Thus, the operation cost can be significantly reduced compare with
operation cost Vt0 defined in equation (2) in the method of
re-creating view B in which updated model B is reflected.
[0217] In a case where the number of elements increases, a
difference generation range should be extended as described above.
The range is predetermined by conversion rules or the like.
Therefore, computational complexity of model conversion cost Vconv,
and difference generation cost Vdiff are O (1). Thus, the operation
cost can be significantly reduced compared with operation cost Vt0
defined in equation 2.
[0218] A method will be described in which an event is generated
for updating view B based on a change made to model A without
extracting a difference between target model (model B) before and
after the update.
[0219] The problem of how to cause an edit made in application A to
be reflected in view B in model conversion for using view B in
application B to display model A of application A can be reduced to
the problem of what event should be generated for target view
B.
[0220] In the first and second embodiments described above, an
event is generated for updating model B in response to a change
made to model A, extracting a difference between model Bs before
and after the update, and identifying the change in model B based
on the difference to update view B.
[0221] In a third embodiment, on the other hand, converting an
event generated for updating view A in application A can also be
converted into an event for directly updating view B in application
B.
[0222] Like the first embodiment, the third embodiment is
implemented by a computer system as shown in FIG. 1.

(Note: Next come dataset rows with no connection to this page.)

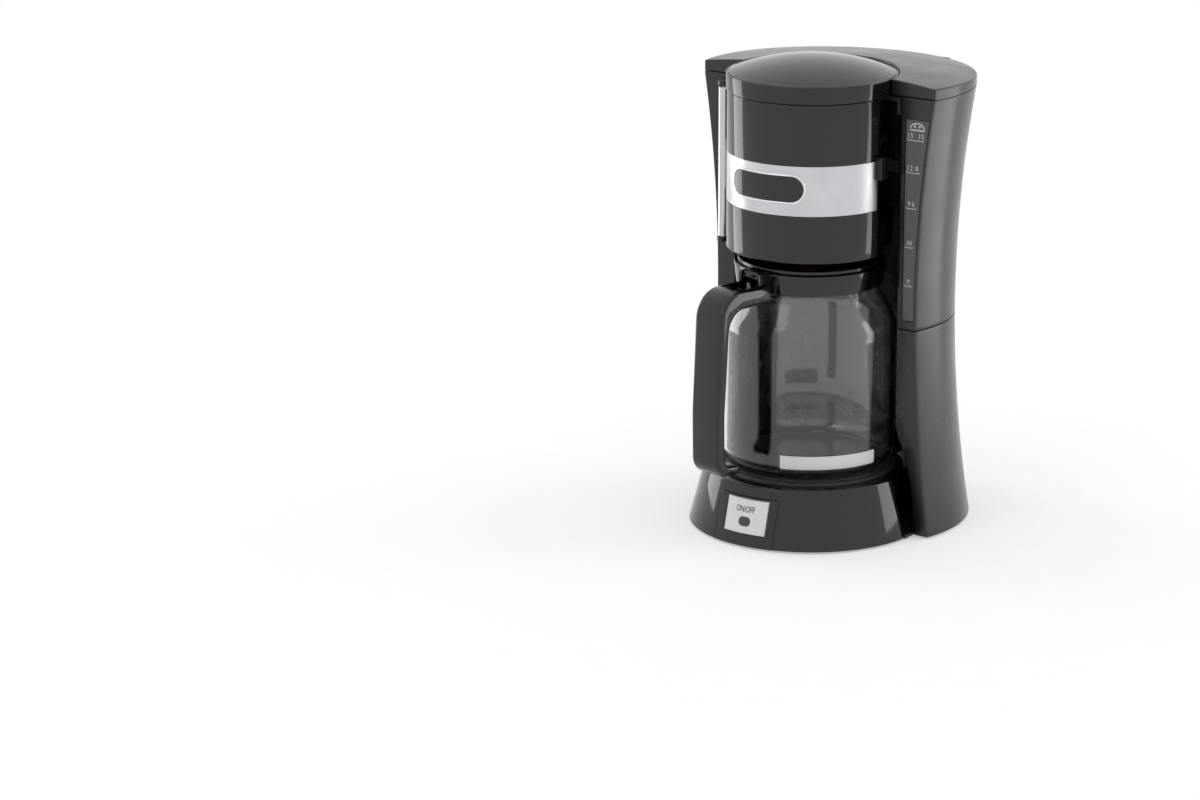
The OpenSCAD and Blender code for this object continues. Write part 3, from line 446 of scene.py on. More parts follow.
def piece(name, form, material, body, stands_for=(), crease=CREASE):
    """Puts a form into a mesh object in metres, and lets it ride on its body in place of the nodes
    that it stands for."""
    points, corners, counts = form
    mesh = bpy.data.meshes.new(name)
    mesh.vertices.add(len(points))
    mesh.vertices.foreach_set("co", (points * MM).astype(np.float32).ravel())
    mesh.loops.add(len(corners))
    mesh.loops.foreach_set("vertex_index", corners.astype(np.int32))
    mesh.polygons.add(len(counts))
    mesh.polygons.foreach_set("loop_start", (np.cumsum(counts) - counts).astype(np.int32))
    mesh.update(calc_edges=True)
    work = bmesh.new()
    work.from_mesh(mesh)
    bmesh.ops.remove_doubles(work, verts=work.verts, dist=2e-6)
    bmesh.ops.dissolve_degenerate(work, edges=work.edges, dist=1e-6)
    work.to_mesh(mesh)
    work.free()
    shade(mesh, crease)
    mesh.materials.append(material)
    made = bpy.data.objects.new(name, mesh)
    bpy.context.scene.collection.objects.link(made)
    if body:
        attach(made, body)
    if stands_for:
        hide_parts(*stands_for)
    return made


def cut(target, form):
    """Takes a closed form out of a finished piece and keeps the result as its mesh."""
    tool = piece("cutter", form, None, None)
    step = target.modifiers.new("cut", "BOOLEAN")
    step.object, step.operation, step.solver = tool, "DIFFERENCE", "EXACT"
    seen = target.evaluated_get(bpy.context.evaluated_depsgraph_get())
    mesh = bpy.data.meshes.new_from_object(seen)
    target.modifiers.clear()
    target.data = mesh
    shade(mesh, CREASE)
    bpy.data.objects.remove(tool)


# ---------- housings ----------

def column_radius(z):
    """Hourglass of the column's side: waist + R - sqrt(R^2 - (z - waist height)^2)."""
    return WAIST_R + FLARE_R - np.sqrt(FLARE_R ** 2 - (z - WAIST_Z) ** 2)


def bay_radius(z):
    """The bay's round wall, whose foot opens out round the base in a soft curve: straight lines
    between the given heights, averaged over 9 mm up and down."""
    near = z[:, None] + np.linspace(-9, 9, 19)[None]
    return np.interp(near, [2, 34, 60, 76], [FOOT_R + 1.5, BAY_R + 14, BAY_R + 8, BAY_R]).mean(1)


def column_loops(z, inset):
    """Outline of the C-shaped column at each height, drawn in by inset: the outer arc round the
    back, the left wing's flat front, the bay's arc, and the right wing's front. The wings' corners
    are arcs of 0.6 mm outside and 1.2 mm at the bay."""
    z, inset = z[:, None], inset[:, None]
    outer, inner = column_radius(z) - inset, bay_radius(z[:, 0])[:, None] + inset
    y = WING_Y + inset
    a = np.arcsin((y - COLUMN_Y) / outer)
    b = np.arcsin(y / inner)
    xo, xi = outer * np.cos(a), inner * np.cos(b)
    one, zero = np.ones_like(xo), np.zeros_like(xo)
    right_out, back_off = arcs(np.hstack([xo, y]), np.hstack([-one, zero]),
                               np.hstack([-np.sin(a), np.cos(a)]), 0.6, 5)
    right_in, bay_off = arcs(np.hstack([xi, y]), np.hstack([-np.sin(b), np.cos(b)]),
                             np.hstack([one, zero]), 1.2, 5)
    t = np.linspace(0, 1, 121)[None, 1:-1]
    low = a + back_off / outer
    angle = low + (np.pi - 2 * low) * t
    arc = np.stack([outer * np.cos(angle), COLUMN_Y + outer * np.sin(angle)], 2)
    low = b + bay_off / inner
    angle = np.pi - low - (np.pi - 2 * low) * t
    bay = np.stack([inner * np.cos(angle), inner * np.sin(angle)], 2)
    mirror = np.array([-1.0, 1.0])
    loop = np.concatenate([right_out, arc, right_out[:, ::-1] * mirror, right_in[:, ::-1] * mirror,
                           bay, right_in], 1)
    return np.concatenate([loop, np.broadcast_to(z[:, :, None], loop.shape[:2] + (1,))], 2)


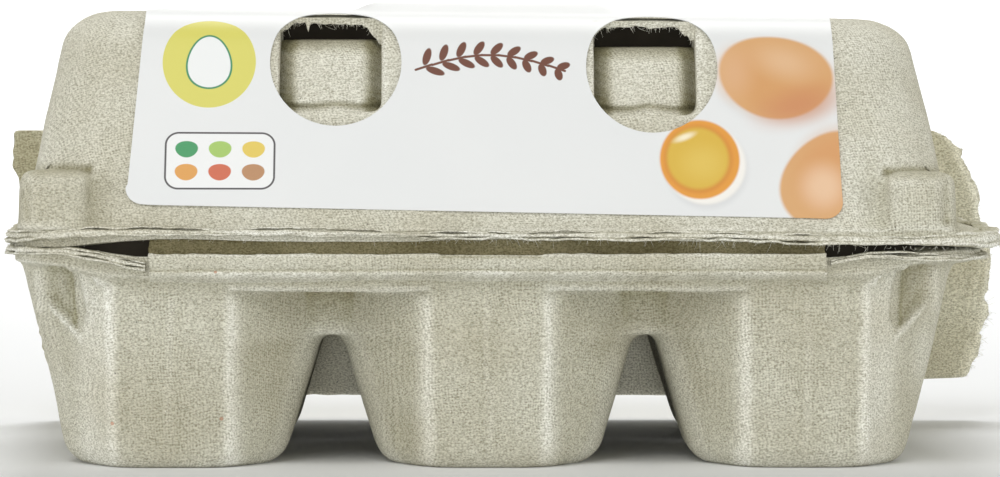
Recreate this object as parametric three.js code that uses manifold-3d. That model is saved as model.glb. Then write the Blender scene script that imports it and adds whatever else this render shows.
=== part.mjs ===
// A shut egg carton of moulded pulp for two rows of three eggs: a tray of six tapered cups, a lid
// with a raised middle and two latch holes, the latch flap that closes them, the hinge panel
// behind, and a paper label over the lid.
// Millimetres, +Z up, the latch side faces -Y, and the carton stands on Z = 0.
import * as THREE from "three";
import { mergeVertices } from "three/addons/utils/BufferGeometryUtils.js";
import Module from "manifold-3d";

const wasm = await Module();
wasm.setup();
const { clamp, smoothstep, lerp, degToRad } = THREE.MathUtils;

// Driving dimensions
const cellPitch = 49.3; // from one cup's middle to the next, both ways
const rimHalfX = 75.4;
const rimHalfY = 50.6;
const rimCorner = 13;
const trayTop = 34.4;
const lidBottom = 34.7;
const lidTop = 70.4;
const lidLean = 0.011; // the lid's top falls this much for each millimetre towards +X

// Tray
// From a cup's middle to each of the tray's outer walls, at the foot and at the rim
const cupWalls = {
  front: { foot: 20, rim: 23.4 },
  end: { foot: 16.7, rim: 24.8 },
};
const facetHalf = 9; // half the width of the flat facet on each side of a cup
const facetRound = 3.2; // how far from each edge between two facets the rounding starts
const footRound = { height: 2.6, inset: 1.8, power: 2 }; // the rounding of a cup's foot
const channelFootHalf = 7.6; // half the width of the channels between the cups, at the foot
const channelSlope = 0.295;
const archShoulder = 17.6; // where the round top of a channel starts
const archTop = 20.4;
const archSteps = [1.3, 0.4]; // rings of a cup this far below the top of the channels
const ledgeHeight = 27.9; // underside of the band that joins the cups
const webDepth = 10; // how far the wall over an arch lies behind the band
const rimPlateLow = 31.6;
const cupTop = rimPlateLow + 0.2;
// The tray's rim from its underside up: how far in each ring lies
const trayRimRings = [
  { z: rimPlateLow, inset: 2.8 },
  { z: 32.7, inset: 0.4 },
  { z: 33.6, inset: 0 },
  { z: trayTop, inset: 0.3 },
];
const trayRimBow = -1.9; // how far the front rim sags between its ends
const trayRimFlare = 3.2; // how far the rim is bent outwards at its right front corner
const bowFrom = 57; // the sag starts to fade this far from the middle
const bowTo = 70;
const flareFrom = { x: 60, y: -20 };
const flareTo = { x: rimHalfX, y: 20 };
const postHollow = { foot: 6.5, tip: 3.2, depth: 9 }; // under the posts between four cups
// The dents at the tray's corners, where nested trays come apart
const lug = { x: 65.4, y: 41.2, z: 28.5, radius: 2.3, length: 9, lean: 11 };

// Lid
const lidWall = { low: 37.4, frontHalf: 48.9, slope: 0.53 }; // front wall, from above the lip
const lidEnd = { lowHalf: 73, bendHalf: 70.4, bendZ: 53, slope: 0.21 }; // end walls, with a bend
const lidEdge = { height: 4.4, inward: 6.6, slopeEnd: 68.64 }; // the rounded upper edge
const lidCorner = 14;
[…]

[0223] FIG. 15 shows functional blocks for editing an application
according to the third embodiment.
[0224] Referring to FIG. 15, provided in the third embodiment are
an application A execution module 10 for executing application A, a
model converter 20 for converting model A in Application A into
model B in application B, an event converter 50 for converting an
event updating view A in application A into an event updating view
B in application B, and an application B execution module 30 for
executing application B.
[0225] Among these components, the application A execution module
10, model converter 20, and application B execution module 30 are
the same as those shown in FIG. 2 and are therefore labeled with
the same reference number and the description of which will be
omitted. The relationship between application A and application B
is the same as that described with respect to FIG. 3 in the first
embodiment.
[0226] The event converter 50 shown in FIG. 15 is a virtual
software block in the CPU 101 controlled by a computer program
loaded into the main memory 103 shown in FIG. 1.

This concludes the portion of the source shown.